While this tip is most helpful when riding in a group and when pace lining, being able to prevent the sudden deceleration that occurs when you stand is an important skill to learn.
BEST OF COACH FRED MATHENY
Fixing a Bad Climbing Habit
Q: On our group rides, one guy throws his bike back every time he stands on a climb. It's miserable to ride behind him. How can we help him correct this dangerous habit? -- Shirley B.
Coach Fred Matheny Replies: Making the bike kick back when going from sitting to standing on a hill is a common technique flaw. Unfortunately, it's also a natural action. Almost all new riders do it without realizing it, and it seems to be a problem for some veterans too.
The danger is to the rider behind. When a front wheel is struck, it's easy to lose control and fall. Meanwhile, the front guy will feel only a bump against his rear wheel.
The bike doesn't actually go backward when a rider stands, of course. It just seems to in relative terms because the bike slows abruptly.
Here's what's happening and how to prevent it:
When standing on a climb, the tendency is to pull back on the bar and lurch forward to rise from the saddle. This interrupts the pedaling action and, because of the grade, the bike decelerates.
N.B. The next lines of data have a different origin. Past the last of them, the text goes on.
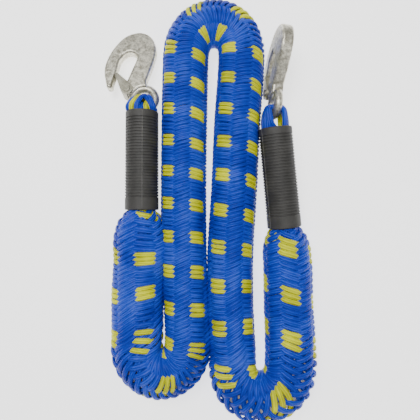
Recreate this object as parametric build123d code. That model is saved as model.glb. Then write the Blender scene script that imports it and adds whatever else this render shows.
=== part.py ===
from build123d import *
from math import pi, radians, tan
import os

# Elastic tow rope: a braided rope with two ribbed grips and two snap hooks, laid in four limbs.
# Frame, in millimetres: the rope lies on the plane Z = 0, +Z is up, +Y runs along the limbs
# towards the hooks, and the origin is the middle of the plan view.

os.makedirs("parts", exist_ok=True)

# ---- rope ----
ROPE_DIAMETER = 44.0        # sheath, slack
SHEATH_WALL = 3.0
STRAND_DIAMETER = 8.0       # elastic core strands, six round one
STRAND_RING = 8.1           # radius of the circle that the six lie on
NECK_LENGTH = 16.0          # where the sheath narrows into a grip
NECK_WALL = 1.4
CORE_BORE = 12.2            # radius inside the neck and the ferrule

# Corners of the rope's line between the two grips, each X, Y, Z.
ROUTE = [
    (-65.6, 0.0, 22.0), (-65.7, -36.0, 22.0), (-69.9, -84.0, 22.0), (-69.5, -122.0, 22.0),
    (-70.9, -147.0, 22.0), (-55.9, -162.2, 22.0), (-34.7, -162.2, 22.0), (-19.7, -147.0, 22.0),
    (-19.9, -118.0, 22.0), (-22.9, -68.0, 22.0), (-23.9, 10.0, 22.0), (-23.0, 82.0, 22.0),
    (-22.1, 136.0, 22.0), (-20.6, 169.6, 22.0), (-4.5, 185.9, 22.0), (18.5, 185.9, 22.0),
    (34.6, 169.6, 22.0), (34.0, 137.0, 22.0), (29.6, 86.0, 22.0), (27.3, 22.0, 22.0),
    (22.4, -44.0, 22.0), (23.3, -104.0, 22.0), (25.5, -140.0, 22.0), (25.9, -168.9, 22.0),
    (42.2, -185.5, 22.0), (65.6, -185.5, 22.0), (81.9, -168.9, 22.0), (82.5, -134.0, 22.0),
    (80.7, -86.0, 22.0), (80.8, -54.2, 22.0), (76.8, -17.0, 24.6),
]
ARC_SHARE = 0.45            # of the shorter run, taken by the arc at a corner

# ---- grips ----
GRIP_LENGTH = 98.0
GRIP_BORE = 13.9            # radius
GRIP_MOUTH_RADIUS = 16.3
GRIP_TAIL_RADIUS = 16.8
RIB_COUNT = 28
RIB_DEPTH = 0.8
MOUTH_BAND = 7.0            # plain band at the hook's end
TAIL_BAND = 11.0            # plain band at the rope's end
FERRULE_LENGTH = 34.0
FERRULE_RADIUS = 13.6
FERRULE_DIVIDER = 2.0       # wall between the ferrule's two sockets
SOCKET_GAP = 0.5            # left before that wall
NECK_TAIL = 28.0            # how far the sheath reaches into the grip

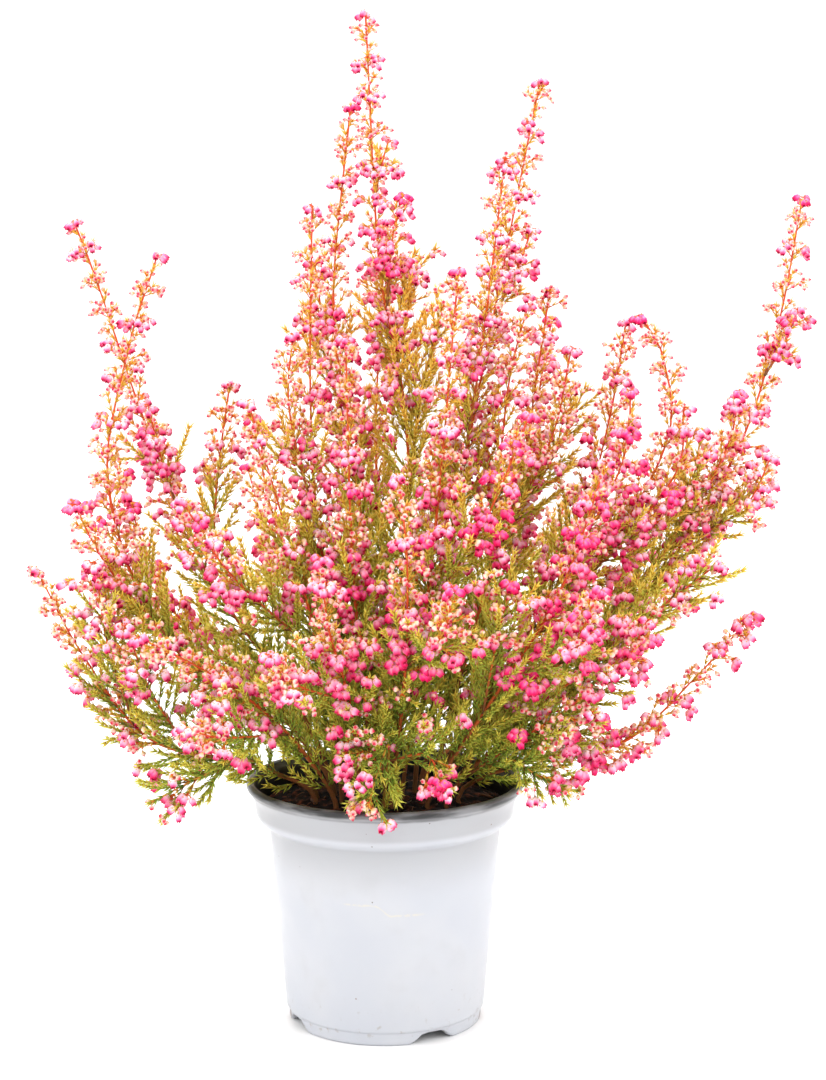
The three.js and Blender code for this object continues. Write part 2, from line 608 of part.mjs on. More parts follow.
function segmentDistance(a, b, c, d) {
  let least = Infinity;
  const spot = vec();
  const line = new THREE.Line3(c, d);
  const steps = 8;
  for (let step = 0; step <= steps; step += 1) {
    const probe = a.clone().lerp(b, step / steps);
    line.closestPointToPoint(probe, true, spot);
    least = Math.min(least, probe.distanceTo(spot));
  }
  return least;
}

// The space that a twig takes, as rounded rods
function twigRods(twig) {
  const start = twig.line.getPoint(0.2);
  const end = twig.line.getPoint(1);
  if (twig.kind === LEAFY) {
    return [{ a: start, b: end, radius: LEAFY_REACH }];
  }
  const middle = twig.line.getPoint(0.6);
  const head = end.clone().addScaledVector(twig.line.getTangent(1), HEAD_LENGTH);
  return [
    { a: start, b: middle, radius: STALK_RADIUS },
    { a: end, b: head, radius: HEAD_REACH },
  ];
}

function isClear(twig, ownStem, taken) {
  for (const rod of twigRods(twig)) {
    for (const other of taken) {
      if (other.stem === ownStem) {
        continue;
      }
      const least = rod.radius + other.radius + CLEAR_GAP;
      if (segmentDistance(rod.a, rod.b, other.a, other.b) < least) {
        return false;
      }
    }
  }
  return true;
}

function addTwig(shoot, twig, taken) {
  if (isClear(twig, shoot, taken)) {
    shoot.twigs.push(twig);
    for (const rod of twigRods(twig)) {
      taken.push({ ...rod, stem: twig });
    }
  }
}

// Side twigs of one kind along a stem, left out where they would cross another
function addSideTwigs(shoot, kind, taken) {
  const { stem, spec } = shoot;
  const [from, to] = kind === BLOOM ? spec.bloom : spec.leaf;
  const count = Math.floor(((to - from) * stem.length) / kind.step);
  for (let order = kind.every / 2; order < count; order += kind.every) {
    const along = from + (order * kind.step) / stem.length;
    addTwig(shoot, sideTwig(shoot, along, order, kind), taken);
  }
}

function makePlants() {
  const shoots = [];
  const taken = [];
  PLANTS.forEach((plant, plantNumber) => {
    stemsOf(plant).forEach((stem, shootNumber) => {
      const seed = plantNumber * 10 + shootNumber;
      const shoot = { plant, stem, spec: plant.shoots[shootNumber], seed, twigs: [] };
      for (let mark = 0; mark < stem.steps; mark += 1) {
        const radius = stemRadius(stem, mark / stem.steps);
        taken.push({ a: stem.marks[mark], b: stem.marks[mark + 1], radius, stem: shoot });
      }
      shoots.push(shoot);
    });
  });
  for (const shoot of shoots) {
    const kind = shoot.spec.leaf[1] === 1 ? LEAFY : BLOOM;
    addTwig(shoot, endTwig(shoot.stem, kind), taken);
  }
  shoots.forEach((shoot) => addSideTwigs(shoot, LEAFY, taken));
  shoots.forEach((shoot) => addSideTwigs(shoot, BLOOM, taken));
  return PLANTS.map((plant) => {
    let solid = null;
    for (const shoot of shoots.filter((one) => one.plant === plant)) {
      const stem = stemSolid(shoot.stem);
      solid = solid === null ? stem : solid.add(stem);
      for (const twig of shoot.twigs) {
        solid = solid.add(twig.kind === BLOOM ? umbel(twig) : leafyTwig(twig));
      }
    }
    return meshOf(plant.name, solid, HEATH_PINK, 0.6);
  });
}

const heath = new THREE.Group();
heath.add(meshOf('pot', makePot(), WHITE_PLASTIC, 0.45));
heath.add(meshOf('soil', makeSoil(), DARK_PEAT, 0.95));
heath.add(...makePlants());

export default heath;
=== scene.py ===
import functools
import math
from collections import namedtuple

import bpy
import numpy as np
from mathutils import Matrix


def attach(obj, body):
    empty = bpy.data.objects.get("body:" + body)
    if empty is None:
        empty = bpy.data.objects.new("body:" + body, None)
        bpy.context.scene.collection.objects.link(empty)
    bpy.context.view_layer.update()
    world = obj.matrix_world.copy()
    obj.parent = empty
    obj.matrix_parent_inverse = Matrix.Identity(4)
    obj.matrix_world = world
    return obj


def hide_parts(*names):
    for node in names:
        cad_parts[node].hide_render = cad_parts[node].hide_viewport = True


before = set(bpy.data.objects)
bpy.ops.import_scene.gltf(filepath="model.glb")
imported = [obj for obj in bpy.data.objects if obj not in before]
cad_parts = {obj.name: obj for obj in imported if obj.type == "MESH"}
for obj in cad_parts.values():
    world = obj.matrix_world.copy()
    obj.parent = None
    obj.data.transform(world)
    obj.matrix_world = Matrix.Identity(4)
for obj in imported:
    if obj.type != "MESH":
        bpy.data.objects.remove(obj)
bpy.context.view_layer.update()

MM = 0.001


# Camera: it stands a metre in front of the pot, a little to its right and 35 cm above the table,
# and looks nine degrees down, which is what the ellipses of the pot's lip and foot show.
CAMERA_PLACE = (11.1 * MM, -1000 * MM, 349 * MM)
CAMERA_DOWN = math.radians(8.9)
SENSOR_WIDTH = 36
PICTURE_TALL = 1080
FOCAL_IN_PIXELS = 2596

camera_lens = bpy.data.cameras.new("photo_lens")
camera_lens.sensor_width = SENSOR_WIDTH
camera_lens.lens = SENSOR_WIDTH * FOCAL_IN_PIXELS / PICTURE_TALL
camera = bpy.data.objects.new("photo_camera", camera_lens)
camera.location = CAMERA_PLACE
camera.rotation_euler = (math.pi / 2 - CAMERA_DOWN, 0, 0)
bpy.context.scene.collection.objects.link(camera)
bpy.context.scene.camera = camera


# Studio: one seamless sheet of pale paper, flat under the pot and rising all round like a shallow bowl,
# with large soft lamps on all sides, so that nearly all shadow is filled.
FLOOR_FLAT = 2.2
SWEEP_RISE = 0.9
SWEEP_RINGS = 24
SWEEP_SIDES = 96
FLOOR_COLOUR = (0.90, 0.90, 0.90, 1)
FLOOR_DIMMEST = (0.8865, 0.8865, 0.8865, 1)
LAMP_WIDTH = 1.4
LAMP_AIM = (0, 0, 0.2)
LAMPS = (
    ("left_softbox", (-1.6, -0.6, 1.1), 16),
    ("right_softbox", (1.7, -0.5, 1.0), 14),
    ("front_softbox", (0.2, -1.9, 1.6), 14),
    ("top_softbox", (0.0, 0.2, 2.0), 18),
    ("backdrop_lamp", (0.0, 1.4, 1.9), 22),
)
ROOM_COLOUR = (1, 1, 1, 1)
ROOM_STRENGTH = 1.0
MAP_NAME = "OFBake"


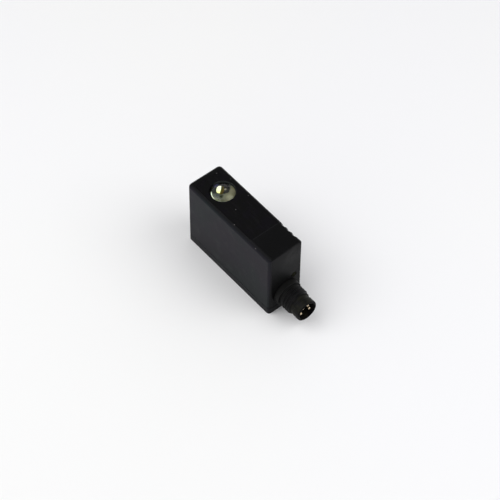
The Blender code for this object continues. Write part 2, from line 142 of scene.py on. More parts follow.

The rider doesn't sense that happening. Ignorance in this case really is bliss. It's certainly disconcerting and dangerous for the rider behind, and it's not hard to prevent or at least minimize.
---Stand on a power stroke. When a rider is doing it wrong, explain what's happening and suggest that he practice his timing so he stands as one pedal comes over the top. By making a smooth stroke this way as power is being applied, he'll keep more of his speed through the transition.
---Push the bike forward. As he stands, he should also push ahead slightly with his hands on the brake lever hoods. When timed with the key pedal stroke, this move further offsets any speed loss that slows the bike relative to the one behind.
---Communicate. Some riders always say "Standing!" just before they do. This alert is helpful, but it isn't a substitute for proper technique.
Tip! When following any rider on a climb, it's a good idea to leave at least a foot (20 cm) between your front wheel and his rear wheel, and ride several inches to the left or right rather than directly behind. This creates a safety margin no matter how good the guy's standing technique. Stay aware.